Laure Duhot agreed, saying that these should be family homes where people are entitled to a great quality of life, even if they are never owners.
The panel went on to discuss the importance of community and neighbourhood in build-to-rent developments. Laure Duhot spoke about Grainger plc’s build-to-rent development in Barking, Abbeville Apartments, where there are 100 apartments, a gym and a coffee area. When the development was first completed, Grainger thought most tenants would be 30 something professionals. In fact, they attracted a number of families. The coffee area is used as an informal homework club by the parents at 4.30 pm, while other tenants will hold business meetings over coffee at 10 am. Build-to-rent amenities and open spaces are seen as an extension of the home. Some will include kitchens and club houses which you can rent. Amber Anderson pointed out that people want to be ‘apart but together’ and this is why people take their laptops to cafés to work rather than stay at home. Gina McMorran spoke about opening up the ground floor spaces to non-residents. Essential Living’s Creekside Wharf in Greenwich, due for completion in 2018, will offer an on-site nursery which will be open to the public, thus adding to the revenue stream and making the development a part of the community.

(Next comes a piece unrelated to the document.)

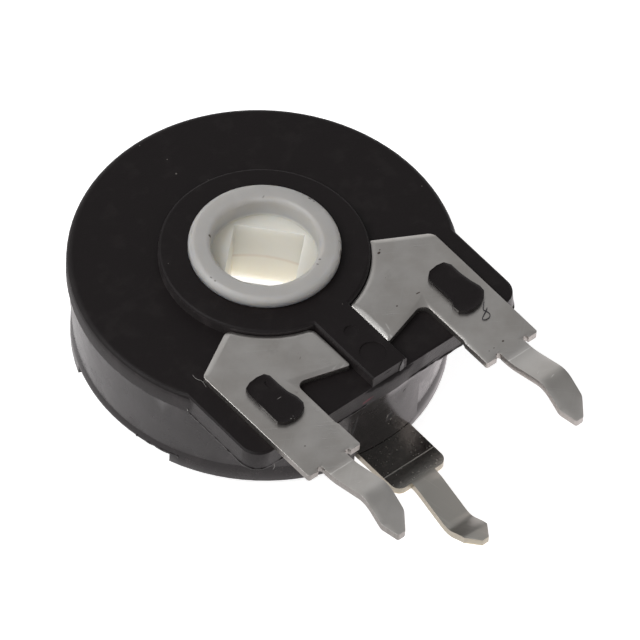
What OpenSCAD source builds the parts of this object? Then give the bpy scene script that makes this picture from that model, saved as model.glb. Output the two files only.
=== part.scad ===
// Trimmer potentiometer with a see-through rotor and snap-in pins.
// Origin: on the rotor axis, in the plane of the end terminals' outer faces.
// +Z points out of the rear of the housing, the pins point towards -Y.

/* [Terminals] */
// Distance between the centres of the two end pins
pin_pitch = 10; // [9.8:0.05:10.4]
// Width of a solder pin
pin_w = 1.3; // [1:0.05:1.5]
// Thickness of the sheet that all three terminals are cut from
sheet_t = 0.35; // [0.25:0.05:0.4]
// Width of a terminal above its pin
stem_w = 2.85; // [2.5:0.05:2.9]
// Distance from the rotor axis to the seating shoulders
seat_y = 10.65; // [10:0.05:12]
// Distance from the rotor axis to the tips of the pins
tip_y = 15.1; // [14.8:0.1:17]
// How far the kink of a pin stands out of the plane of its terminal
kink_h = 0.6; // [0.3:0.05:0.8]
// Width of the blunt end of a pin
tip_w = 0.35; // [0.2:0.05:0.6]
// Length of the pointed part of a pin
tip_len = 0.65; // [0.4:0.05:0.9]
// Depth from the end terminals to the outer face of the collector's tab
tab_depth = 4.68; // [4.4:0.02:4.8]
// Angle of the end plate's radial edge, below the X axis
plate_angle = 29.5; // [24:0.5:34]
// Distance from the rotor axis to the outer end of that edge
plate_reach = 7.44; // [7.2:0.02:7.6]
// Distance from the rotor axis to the tip of the plate's wing
wing_y = 7.05; // [6.8:0.05:7.4]
// Distance from the rotor axis to the root of the wing, at the stem
wing_root_y = 6.33; // [6.2:0.01:6.5]
// Width of the contact prong that goes through the floor
prong_w = 1.1; // [0.8:0.05:1.3]
// Distance from the rotor axis to the middle of the contact prong
prong_y = 5.8; // [5.6:0.05:6]
// Length of the foot that is bent over on the element
foot_len = 1.6; // [1.2:0.05:1.8]

/* [Housing] */
// Diameter of the housing at its rear edge
body_d = 17.1; // [16.9:0.05:17.6]
// Diameter of the wall where it meets the rim of the open end
wall_foot_d = 16.38; // [16.2:0.02:16.5]
// Height of the cup, from its rear face to the end of its rim
body_h = 4.6; // [4.4:0.05:5.2]
// Radius of the rear edge
edge_r = 0.3; // [0.2:0.05:0.7]
// Thickness of the floor and of the front block
floor_t = 0.9; // [0.8:0.05:1.1]
// Diameter of the cavity
cavity_d = 14.2; // [14.1:0.05:14.5]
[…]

Lesley Chen-Davison spoke about the importance of choosing the right retailers at Delancey’s East Village ‘Get Living’ development. She said that they chose the retailers on the basis of what would add value to the tenants. Local merchants bring local flavour. A Boots the Chemist may have more credit worthiness than an independent chemist for example, but may take the character out of the development. Lesley also emphasised the need for great community areas, telling the audience that when they put up giant screens for Wimbledon, 400 people came to watch, and it was a great atmosphere.
This event highlighted the need for the sector to really engage with what tenants are looking for in rental accommodation. Today, the considerations stretch far beyond the physical property and into the lifestyle choices of the prospective inhabitants.